Please pull out every line that includes the string "slide".

Record set:

## BEGIN

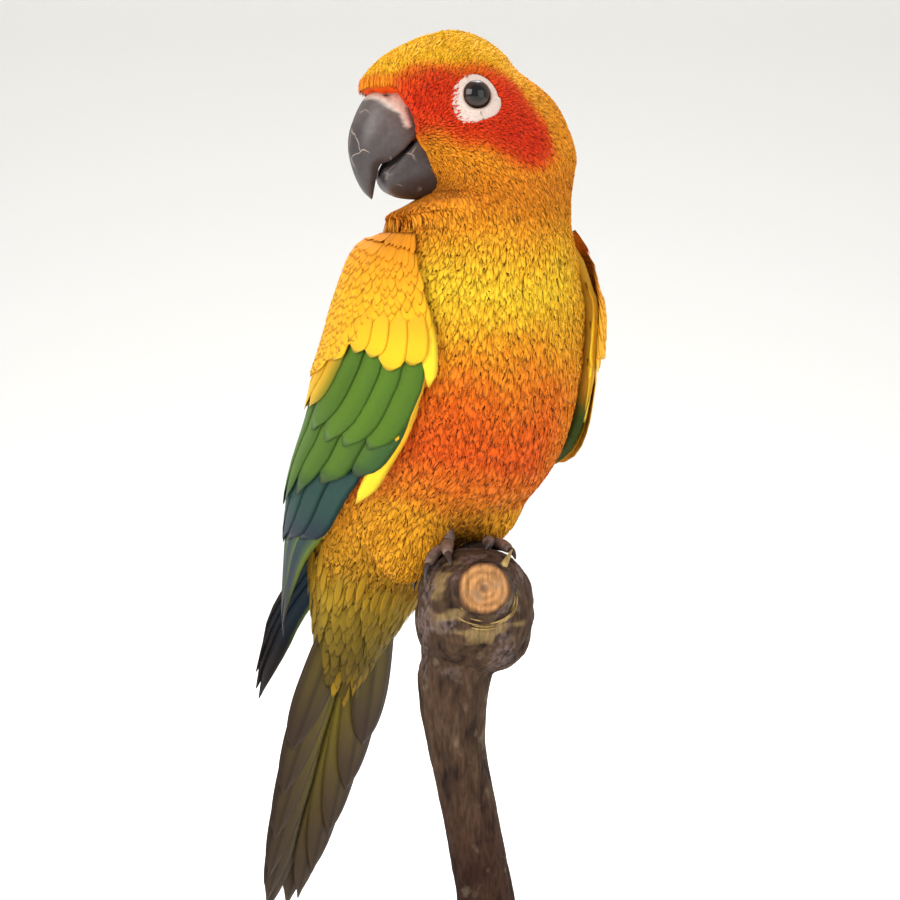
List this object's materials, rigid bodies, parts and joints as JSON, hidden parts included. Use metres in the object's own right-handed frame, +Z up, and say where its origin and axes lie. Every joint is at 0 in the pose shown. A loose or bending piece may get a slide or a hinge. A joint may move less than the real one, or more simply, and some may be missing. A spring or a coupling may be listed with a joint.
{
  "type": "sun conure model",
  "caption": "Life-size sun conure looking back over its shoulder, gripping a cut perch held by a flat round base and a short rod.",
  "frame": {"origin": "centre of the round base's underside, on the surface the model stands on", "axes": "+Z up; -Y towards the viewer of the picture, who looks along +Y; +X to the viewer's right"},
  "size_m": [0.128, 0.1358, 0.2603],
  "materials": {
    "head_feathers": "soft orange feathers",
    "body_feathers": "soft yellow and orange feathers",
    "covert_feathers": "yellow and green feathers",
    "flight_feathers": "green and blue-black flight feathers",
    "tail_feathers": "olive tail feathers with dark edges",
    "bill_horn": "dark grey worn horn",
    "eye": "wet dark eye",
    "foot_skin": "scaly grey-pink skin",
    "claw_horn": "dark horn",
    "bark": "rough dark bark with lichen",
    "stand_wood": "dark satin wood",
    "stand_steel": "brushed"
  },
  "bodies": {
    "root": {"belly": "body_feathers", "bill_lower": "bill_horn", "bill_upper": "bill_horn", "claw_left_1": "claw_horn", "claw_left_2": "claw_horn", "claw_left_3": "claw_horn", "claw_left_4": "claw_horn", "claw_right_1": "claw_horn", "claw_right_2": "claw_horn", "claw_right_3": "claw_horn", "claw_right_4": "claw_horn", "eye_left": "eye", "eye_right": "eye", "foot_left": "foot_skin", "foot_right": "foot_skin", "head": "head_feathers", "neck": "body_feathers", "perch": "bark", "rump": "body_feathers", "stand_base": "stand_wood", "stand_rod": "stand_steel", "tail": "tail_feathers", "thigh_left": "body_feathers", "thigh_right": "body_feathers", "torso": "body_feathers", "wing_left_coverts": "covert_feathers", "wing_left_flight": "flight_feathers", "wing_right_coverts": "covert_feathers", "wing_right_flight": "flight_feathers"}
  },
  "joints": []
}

## END
## BEGIN

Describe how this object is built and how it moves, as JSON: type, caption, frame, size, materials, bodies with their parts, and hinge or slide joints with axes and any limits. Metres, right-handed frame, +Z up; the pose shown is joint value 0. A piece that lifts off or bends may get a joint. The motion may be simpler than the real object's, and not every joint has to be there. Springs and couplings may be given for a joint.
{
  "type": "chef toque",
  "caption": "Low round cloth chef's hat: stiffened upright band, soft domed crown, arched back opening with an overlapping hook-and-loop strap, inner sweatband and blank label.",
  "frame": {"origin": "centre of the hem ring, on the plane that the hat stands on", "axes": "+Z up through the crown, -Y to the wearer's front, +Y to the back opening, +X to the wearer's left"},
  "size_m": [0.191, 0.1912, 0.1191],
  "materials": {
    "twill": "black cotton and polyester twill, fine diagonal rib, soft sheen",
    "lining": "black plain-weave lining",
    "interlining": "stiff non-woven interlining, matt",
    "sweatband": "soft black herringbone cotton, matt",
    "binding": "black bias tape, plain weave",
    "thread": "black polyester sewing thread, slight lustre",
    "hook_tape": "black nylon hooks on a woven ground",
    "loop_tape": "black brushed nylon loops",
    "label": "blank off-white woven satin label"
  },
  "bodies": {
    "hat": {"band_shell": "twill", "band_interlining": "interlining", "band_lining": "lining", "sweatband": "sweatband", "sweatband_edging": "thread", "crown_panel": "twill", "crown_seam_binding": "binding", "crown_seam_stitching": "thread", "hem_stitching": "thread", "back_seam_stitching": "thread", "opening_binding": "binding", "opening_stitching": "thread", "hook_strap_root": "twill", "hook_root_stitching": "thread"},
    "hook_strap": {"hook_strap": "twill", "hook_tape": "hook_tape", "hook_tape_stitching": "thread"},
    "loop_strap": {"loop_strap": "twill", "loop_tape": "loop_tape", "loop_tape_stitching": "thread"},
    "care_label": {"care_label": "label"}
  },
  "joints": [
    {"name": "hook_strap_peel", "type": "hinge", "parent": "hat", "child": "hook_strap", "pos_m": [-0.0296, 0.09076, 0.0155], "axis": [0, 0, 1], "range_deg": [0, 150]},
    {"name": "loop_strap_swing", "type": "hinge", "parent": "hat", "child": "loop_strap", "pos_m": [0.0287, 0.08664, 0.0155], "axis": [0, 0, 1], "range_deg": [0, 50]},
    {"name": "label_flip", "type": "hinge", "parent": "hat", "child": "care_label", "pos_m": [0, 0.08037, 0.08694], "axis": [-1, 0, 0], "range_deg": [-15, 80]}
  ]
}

## END
## BEGIN

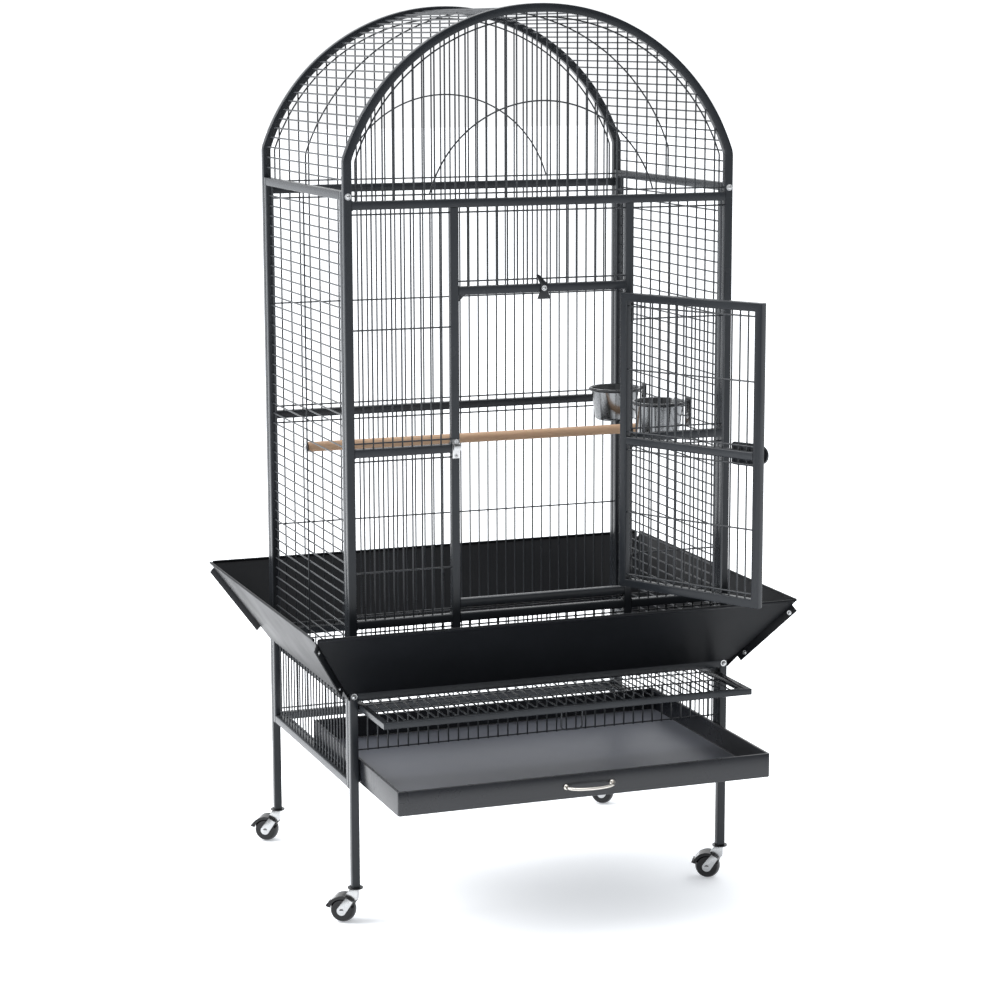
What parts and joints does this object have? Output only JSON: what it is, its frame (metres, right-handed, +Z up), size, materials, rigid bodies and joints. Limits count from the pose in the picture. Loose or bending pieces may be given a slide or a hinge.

## END

The solution:
List this object's materials, rigid bodies, parts and joints as JSON, hidden parts included. Use metres in the object's own right-handed frame, +Z up, and say where its origin and axes lie. Every joint is at 0 in the pose shown. A loose or bending piece may get a slide or a hinge. A joint may move less than the real one, or more simply, and some may be missing. A spring or a coupling may be listed with a joint.
Describe how this object is built and how it moves, as JSON: type, caption, frame, size, materials, bodies with their parts, and hinge or slide joints with axes and any limits. Metres, right-handed frame, +Z up; the pose shown is joint value 0. A piece that lifts off or bends may get a joint. The motion may be simpler than the real object's, and not every joint has to be there. Springs and couplings may be given for a joint.
What parts and joints does this object have? Output only JSON: what it is, its frame (metres, right-handed, +Z up), size, materials, rigid bodies and joints. Limits count from the pose in the picture. Loose or bending pieces may be given a slide or a hinge.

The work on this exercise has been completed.